Het is daarom belangrijk om naast het hoofd Communicatie en hoofd ICT ook leidinggevenden van projectgroepleden te laten plaatsnemen in een stuurgroep. Mochten zij geen tijd vrij willen maken voor hun mensen, dan kan dit aan de orde worden gesteld in de stuurgroep. De stuurgroep kan keuzes maken en knopen doorhakken. Geen tijd voor E-dienstverlening? Geen boodschap waar een directeur graag bij de bestuurder aankomt.Het is, zo blijkt uit mijn ervaring, wel de enige manier om E-dienstverlening goed van de grond te krijgen. Anders sterft het al snel in goede bedoelingen. Het resultaat hiervan is dat de wethouder of gedeputeerde een mooie website krijgt waar hij zijn boodschap goed in zijn blog kwijt kan, met een slecht ingerichte backoffice dat niets kan. Dat betekent in de praktijk dat er digitaal een verzoek tot subsidie wordt ingediend via de website.
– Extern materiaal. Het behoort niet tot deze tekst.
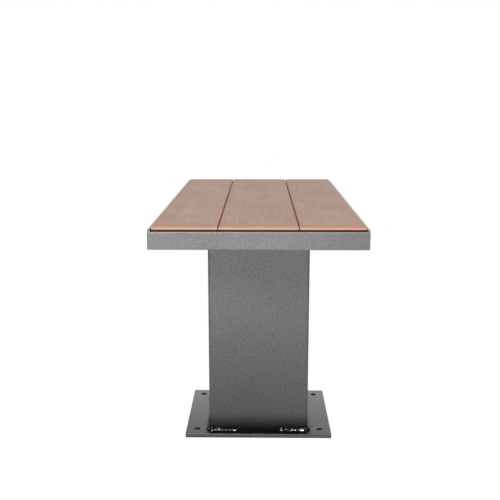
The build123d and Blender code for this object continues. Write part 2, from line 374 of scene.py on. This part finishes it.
def composite_board(name, tint, shift, board, rail_top):
    """Red-brown wood-plastic composite, brushed along its length, with raw ends.

    The cut ends are a fresher orange, partly their own colour and partly a painted highlight, where
    they stand above the end rails, and a painted shadow makes them dark below.
    """
    graph = Graph(name)
    low, high = board
    past_end = graph.math("SUBTRACT", graph.math("ABSOLUTE", graph.axis("Y")), high[1])
    depth = graph.math("SUBTRACT", high[2], graph.axis("Z"))
    on_end = graph.span(past_end, -2.4 * MM, -1.2 * MM, 0.0, 1.0)
    near_end = graph.span(past_end, -7.0 * MM, -1.5 * MM, 0.0, 1.0)
    from_middle = graph.math("SUBTRACT", graph.axis("X"), (low[0] + high[0]) / 2)
    past_side = graph.math("SUBTRACT", graph.math("ABSOLUTE", from_middle), (high[0] - low[0]) / 2)
    beside_joint = graph.span(past_side, -16.0 * MM, 0.0, 0.0, 1.0, smooth=True)
    before_end = graph.span(past_end, -60.0 * MM, 0.0, 0.0, 1.0, smooth=True)
    margin = graph.math("MAXIMUM", beside_joint, before_end)
    # Painted shadow mask: the end faces from just above the end rails' top downwards.
    end_shadow = graph.span(graph.axis("Z"), rail_top + 2.5 * MM, rail_top + 1.6 * MM, 0.0, 1.0)
    end_shadow = graph.math("MULTIPLY", end_shadow, near_end)

    place = graph.tree.nodes.new("ShaderNodeVectorMath")
    place.operation = "ADD"
    graph.put(place.inputs[0], graph.place)
    place.inputs[1].default_value = shift
    graph.place = place.outputs["Vector"]

    fibres = graph.noise(1.0, 4.0, 0.65, stretch=(520.0, 9.0, 520.0))
    bands = graph.noise(1.0, 3.0, 0.5, stretch=(46.0, 2.2, 46.0))
    clouds = graph.noise(11.0, 3.0)
    specks = graph.noise(900.0, 2.0, 0.6)

    deep = [part * tinted for part, tinted in zip((0.366, 0.231, 0.173), tint)]
    light = [part * tinted for part, tinted in zip((0.458, 0.298, 0.226), tint)]
    colour = graph.mix(graph.span(clouds, 0.3, 0.7, 0.15, 0.85), deep, light)
    tone = graph.span(fibres, 0.3, 0.7, 0.91, 1.09)
    tone = graph.math("MULTIPLY", tone, graph.span(bands, 0.3, 0.7, 0.95, 1.05))
    tone = graph.math("MULTIPLY", tone, graph.span(specks, 0.3, 0.75, 0.95, 1.06))
    colour = graph.shade(colour, tone)
    wear = graph.math("MULTIPLY", graph.edges(2.0 * MM), graph.span(fibres, 0.35, 0.65, 0.1, 0.5))
    colour = graph.mix(wear, colour, (0.50, 0.30, 0.20))
    colour = graph.mix(graph.math("MULTIPLY", margin, 0.62), colour, (0.460, 0.240, 0.146))
    colour = graph.mix(graph.math("MULTIPLY", near_end, 0.7), colour, (0.56, 0.25, 0.14))
    # The end faces below the rounded edge are a light orange: partly the raw cut's own colour and
    # partly a painted highlight.
    cut_end_and_highlight = graph.math("MULTIPLY", on_end, graph.span(depth, 1.4 * MM, 2.8 * MM, 0.0, 1.0))
    colour = graph.mix(cut_end_and_highlight, colour, (0.98, 0.58, 0.43))
    # Painted shadow: the end faces go near black below the end rails' top.
    colour = graph.mix(end_shadow, colour, (0.085, 0.036, 0.024))

    roughness = graph.span(fibres, 0.3, 0.7, 0.58, 0.46)
    normal = graph.bump(fibres, 0.10 * MM, 0.5)
    normal = graph.bump(specks, 0.05 * MM, 0.5, below=normal)
    return graph.finish(colour, roughness, normal, Specular_IOR_Level=0.5)


def zinc_plate(name):
    """Dull bright zinc on the fasteners."""
    graph = Graph(name)
    spangle = graph.noise(300.0, 3.0)
    colour = graph.mix(spangle, (0.50, 0.51, 0.52), (0.68, 0.68, 0.67))
    colour = graph.mix(graph.edges(0.6 * MM), colour, (0.80, 0.80, 0.80))
    roughness = graph.span(spangle, 0.3, 0.7, 0.28, 0.42)
    normal = graph.bump(graph.noise(1200.0, 2.0), 0.03 * MM, 0.5)
    return graph.finish(colour, roughness, normal, Metallic=1.0)


def dress(node, material):
    """Gives a CAD node one material all over."""
    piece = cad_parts[node]
    if not piece.material_slots:
        piece.data.materials.append(material)
    for place in piece.material_slots:
        place.material = material


# ---- weld beads ---------------------------------------------------------------------------------

def islands(mesh):
    """The separate solids of a mesh, as lists of corner positions.

    Two faces belong together where just they meet in an edge, so two beads that touch in an edge
    stay apart.
    """
    parent = list(range(len(mesh.polygons)))

    def root(index):
        while parent[index] != index:
            parent[index] = parent[parent[index]]
            index = parent[index]
        return index

    spots = [tuple(round(value, 6) for value in vertex.co) for vertex in mesh.vertices]
    sharers = {}
    for face in mesh.polygons:
        for first, second in face.edge_keys:
            edge = tuple(sorted((spots[first], spots[second])))
            sharers.setdefault(edge, []).append(face.index)
    for faces in sharers.values():
        if len(faces) == 2:
            parent[root(faces[0])] = root(faces[1])
    groups = {}
    for face in mesh.polygons:
        groups.setdefault(root(face.index), set()).update(spots[index] for index in face.vertices)
    return sorted(sorted(group) for group in groups.values())


def bead_run(points):
    """(start, run, away, up, leg) of one straight bead, read from its plain CAD solid."""
    low = Vector(min(point[axis] for point in points) for axis in range(3))
    high = Vector(max(point[axis] for point in points) for axis in range(3))
    size = high - low
    along = max(range(3), key=lambda axis: size[axis])
    first, second = [axis for axis in range(3) if axis != along]

    def reach(corner_first, corner_second):
        """How near the solid comes to one corner of its section's box."""
        return min(
            math.hypot(point[first] - corner_first[first], point[second] - corner_second[second])
            for point in points
        )

    # The box's corner that the bead's face cuts off lies opposite its right angle.
    choices = [(low, low), (low, high), (high, low), (high, high)]
    cut = max(choices, key=lambda pair: reach(*pair))
    start = low.copy()
    start[first] = high[first] if cut[0] is low else low[first]
    start[second] = high[second] if cut[1] is low else low[second]
    run = Vector((0, 0, 0))
    run[along] = size[along]
    away = Vector((0, 0, 0))
    away[first] = 1.0 if cut[0] is high else -1.0
    up = Vector((0, 0, 0))
    up[second] = 1.0 if cut[1] is high else -1.0
    return start, run, away, up, size[first]


def add_bead(bm, start, run, away, up, leg, rng):
    """A laid bead: overlapping ripples along the run, uneven legs and rounded ends."""
    length = run.length
    direction = run / length
    stations = max(8, int(length / (0.75 * MM)))
    ripple = leg * 0.42
    section = 9
    seed = Vector((rng.uniform(0, 50), rng.uniform(0, 50), rng.uniform(0, 50)))
    rings = []
    for index in range(stations + 1):
        s = length * index / stations
        end = min(s, length - s) / (leg * 0.75)
        taper = math.sqrt(max(0.0, 1 - (1 - min(end, 1.0)) ** 2))
        wander = noise.noise(seed + Vector((s / (5 * leg), 0, 0)))
        first_pool = math.exp(-(((s - 0.9 * leg) / (0.7 * leg)) ** 2))
        size = leg * (0.10 + 0.90 * taper) * (0.86 + 0.08 * wander + 0.16 * first_pool)
        ring = []
        for step in range(section):
            t = step / (section - 1)
            angle = t * math.pi / 2
            # Each ripple trails behind its middle, so its crest is an arc across the bead.
            lag = ripple * 0.55 * math.sin(2 * angle)
            phase = ((s + lag) / ripple) % 1.0
            crest = 1 - (2 * phase - 1) ** 2
            chord = 1 / (math.cos(angle) + math.sin(angle))
            swell = math.sin(2 * angle)
            lump = noise.noise(seed + Vector((s / (0.5 * leg), 3 * t, 7)))
            radius = size * (chord + swell * (0.10 + 0.09 * crest + 0.05 * lump))
            offset = away * (radius * math.cos(angle)) + up * (radius * math.sin(angle))
            ring.append(bm.verts.new(start + direction * s + offset))
        root = bm.verts.new(start + direction * s)
        rings.append((ring, root))
    for (ring, root), (next_ring, next_root) in zip(rings, rings[1:]):
        for a, b, c, d in zip(ring, ring[1:], next_ring[1:], next_ring):
            bm.faces.new((a, b, c, d))
        bm.faces.new((root, ring[0], next_ring[0], next_root))
        bm.faces.new((ring[-1], root, next_root, next_ring[-1]))
    for ring, root in (rings[0], rings[-1]):
        for a, b in zip(ring, ring[1:]):
            bm.faces.new((root, a, b))


def add_spatter(bm, start, run, away, up, leg, rng):
    """A few flattened droplets of metal on the plate beside a bead."""
    for _ in range(DROPLETS_PER_BEAD):
        radius = rng.uniform(0.6, 1.3) * MM
        spot = start + run * rng.uniform(0.02, 1.0) + away * (leg + rng.uniform(1.5, 5.0) * MM)
        place = Matrix.Translation(spot) @ Matrix.Diagonal((1.2, 1.0, 0.8, 1.0))
        bmesh.ops.create_icosphere(bm, subdivisions=2, radius=radius, matrix=place)


def make_welds(material):
    """Replaces each node of plain beads with laid ones in the same places."""
    rng = random.Random(WELD_SEED)
    for node in WELD_NODES:
        bm = bmesh.new()
        for points in islands(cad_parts[node].data):
            bead = bead_run(points)
            add_bead(bm, *bead, rng)
            if node == "foot_welds":
                add_spatter(bm, *bead, rng)
        bmesh.ops.recalc_face_normals(bm, faces=bm.faces)
        mesh = bpy.data.meshes.new(f"laid_{node}")
        bm.to_mesh(mesh)
        bm.free()
        for face in mesh.polygons:
            face.use_smooth = True
        mesh.materials.append(material)
        piece = bpy.data.objects.new(f"laid_{node}", mesh)
        bpy.context.scene.collection.objects.link(piece)
        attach(piece, "root")
        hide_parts(node)


# ---- the whole ----------------------------------------------------------------------------------

make_camera()
make_stage()
make_light()
bpy.context.scene.view_settings.view_transform = "Standard"

column_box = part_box("column")
pedestal_coat = hammered_coat(
    "pedestal_coat", column_box,
    lightness=0.98, gloss=0.0, relief=1.6, top_highlight=0.0, grain=300.0, contrast=0.26,
)
plate_coat = hammered_coat(
    "plate_coat", column_box,
    lightness=1.14, gloss=0.25, relief=0.08, top_highlight=0.0, grain=420.0, contrast=0.14,
)
frame_coat = hammered_coat(
    "frame_coat", column_box,
    lightness=1.14, gloss=0.0, relief=1.0, top_highlight=0.5, grain=420.0, contrast=0.14,
)
for node in COATED_NODES:
    coat = frame_coat if node.endswith("rail") else pedestal_coat
    dress(node, plate_coat if node == "base_plate" else coat)

make_welds(weld_coat("weld_coat", column_box))

# Each board is cut from another length of stock, so its tint and its place in the grain differ.
tints = [(1.05, 1.08, 1.12), (1.04, 1.03, 1.04), (1.03, 1.04, 1.05)]
rail_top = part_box("front_rail")[1][2]
for number, (node, tint) in enumerate(zip(BOARD_NODES, tints)):
    shift = (0.31 * number, 1.7 * number, 0)
    dress(node, composite_board(f"composite_{node}", tint, shift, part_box(node), rail_top))

zinc = zinc_plate("zinc_plate")
for node in FASTENER_NODES:
    dress(node, zinc)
Dit verzoek wordt in het slechtste geval uitgeprint en via de bode naar de beleidsambtenaar gestuurd. Deze gaat het subsidieverzoek zelf weer handmatig in zijn eigen systeem invoeren. Dus geen automatisch bericht aan de indiener dat het subsidie verzoek is binnengekomen en in behandeling is bij die en die ambtenaar. Nee, een groot zwijgend zwart gat voor de indiener. Hij moet maar raden of zijn verzoek goed is aangekomen en wanneer in vredesnaam een antwoord komt. Hij gaat maar eens bellen……

Het gevolg is dat aan het eind van de maand de stomverbaasde wethouder/gedeputeerde in het college van B&W of GS mag uitleggen waarom de website weer op de laatste plaats in het rijtje is geëindigd. En we hadden er toch zoveel tijd en energie in gestopt?